The problem with refactoring the validation code, is that the Regex necessary for validation exists only in the subclasses of RegexConstrainedString
, since each subclass has a different Regex
. This means that the validation data is only available to the RegexConstrainedString
's constructor, not any of it's methods. So, if I factor out the validation code, callers would need access to the Regex
.
public class Password: RegexConstrainedString
{
internal static readonly Regex regex = CreateRegex_CS_SL_EC( @"^[\w!""#\$%&'\(\)\*\+,-\./:;<=>\?@\[\\\]\^_`{}~]{3,20}$" );
public Password( string value ): base( value.TrimEnd(), regex ) {} //length enforced by regex, so no min/max values specified
public Password( Password original ): base( original ) {}
public static explicit operator Password( string value ) {return new Password( value );}
}
So, when reading a value from the database or reading user input, the Password constructor forwards the Regex
to the base class to handle the validation. Another trick is that it trims the end characters automatically, in case the database type is char rather than varchar, so I don't have to remember to do it. Anyway, here is what the main constructor for RegexConstrainedString looks like:
protected RegexConstrainedString( string value, Regex subclasses_static_regex, int? min_length, int? max_length )
{
_value = (value ?? String.Empty);
if (min_length != null)
if (_value.Length < min_length)
throw new Exception( "Value doesn't meet minimum length of " + min_length + " characters." );
if (max_length != null)
if (_value.Length > max_length)
throw new Exception( "Value exceeds maximum length of " + max_length + " characters." );
value_match = subclasses_static_regex.Match( _value ); //Match.Synchronized( subclasses_static_regex.Match( _value ) );
if (!value_match.Success)
throw new Exception( "Invalid value specified (" + _value + "). \nValue must match regex:" + subclasses_static_regex.ToString() );
}
Since callers would need access to the subclass's Regex
, I think my best bet is to implement a IsValueValid
method in the subclass, which forwards the data to the IsValueValid
method in the RegexConstrainedString
base class. In other words, I would add this line to the Password class:
public static bool IsValueValid( string value ) {return IsValueValid( value.TrimEnd(), regex, min_length, max_length );}
I don't like this however, because I'm replicating the subclasses constructor code, having to remember to trim the string again and pass the same min/max lengths when necessary. This requirement would be forced upon all subclasses of RegexConstrainedString, and it's not something I want to do. These data classes like Password is so simple, because RegexConstrainedString handles most of the work, implementing operators, comparisons, cloning, etc.

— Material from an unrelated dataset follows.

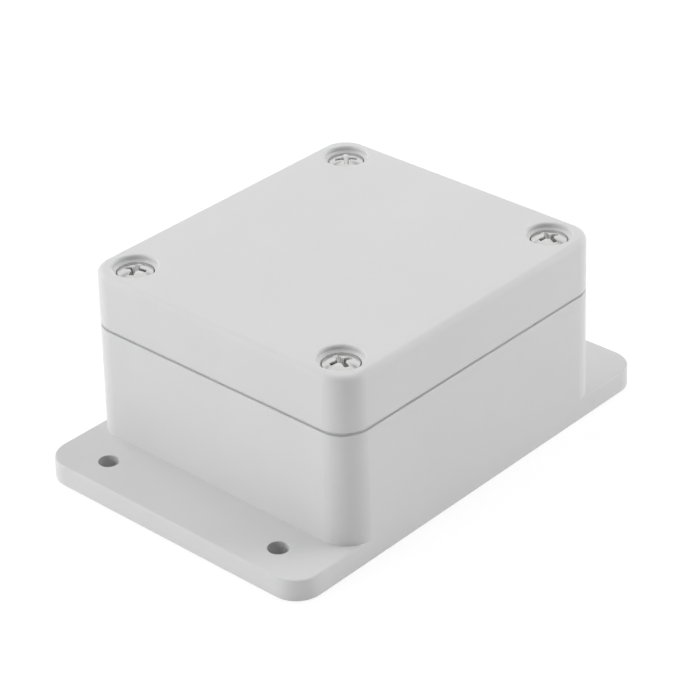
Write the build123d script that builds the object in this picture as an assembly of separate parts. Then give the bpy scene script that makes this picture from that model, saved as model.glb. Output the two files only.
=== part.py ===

Furthermore, there are other complications with factoring out the code. The validation involves running and storing a Regex match in the instance, since some data types may have properties that report on specific elements of the string. For example, my SessionID class contains properties like TimeStamp, which return a matched group from the Match stored in the data class instance. The bottom line is that this static method is an entirely different context. Since it's essentially incompatible with the constructor context, the constructor cannot use it, so I would end up replicating code once again.
So... I could factor out the validation code by replicating it and tweaking it for a static context and imposing requirements on subclasses, or I could keep things much simpler and just perform the object construction. The relative extra memory allocated would be minimal, as only a string and Match reference is stored in the instance. Everything else, such as the Match and the string itself would still be generated by the validation anyway, so there's no way around that. I could worry about the performance all day, but my experience has been that correctness is more important, because correctness often leads to numerous other optimizations. For example, I don't ever have to worry about improperly formatted or sized data flowing through my application, because only meaningful data types are used, which forces validation to the point-of-entry into the application from other tiers, be it database or UI. 99% of my validation code was removed as a no-longer-necessary artifact, and I find myself only checking for nulls nowadays. Incidentally, having reached this point, I now understand why including nulls was the billion dollar mistake. Seems to be the only thing I have to check for anymore, even though they are essentially non-existent in my system. Complex objects having these data types as fields cannot be constructed with nulls, but I have to enforce that in the property setters, which is irritating, because they otherwise would never need validation code... only code that runs in response to changes in values.
UPDATE:
I simulated the CLR function calls both ways, and found that when all data is valid, the performance difference is only fractions of a millisecond per thousand calls, which is negligible. However, when roughly half the passwords are invalid, throwing exceptions in the "instantiation" version, it's three orders of magnitude slower, which equates to about 1 extra sec per 1000 calls. The magnitudes of difference will of course multiple as multiple CLR calls are made for multiple columns in the table, but that's a factor of 3 to 5 for my project. So, is an extra 3 - 5 second per 1000 updates acceptable to me, as a trade off for keeping my code very simple and clean? Well that depends on the update rate. If my application were getting 1000 updates per second, a 3 - 5 second delay would be devastating. If, on the other hand, I was getting 1000 updates a minute or an hour, it may be perfectly acceptable. In my situation, I can tell you now that it's quite acceptable, so I think I'll just go with the instantiation method, and allow the errors through. Of course, in this test I handled the errors in the CLR instead of letting SQL Server handle them. Marshalling the error info to SQL Server, and then possibly back to the application, could definitely slow things down much more. I guess I will have to fully implement this to get a real test, but from this preliminary test, I'm pretty sure what the results will be.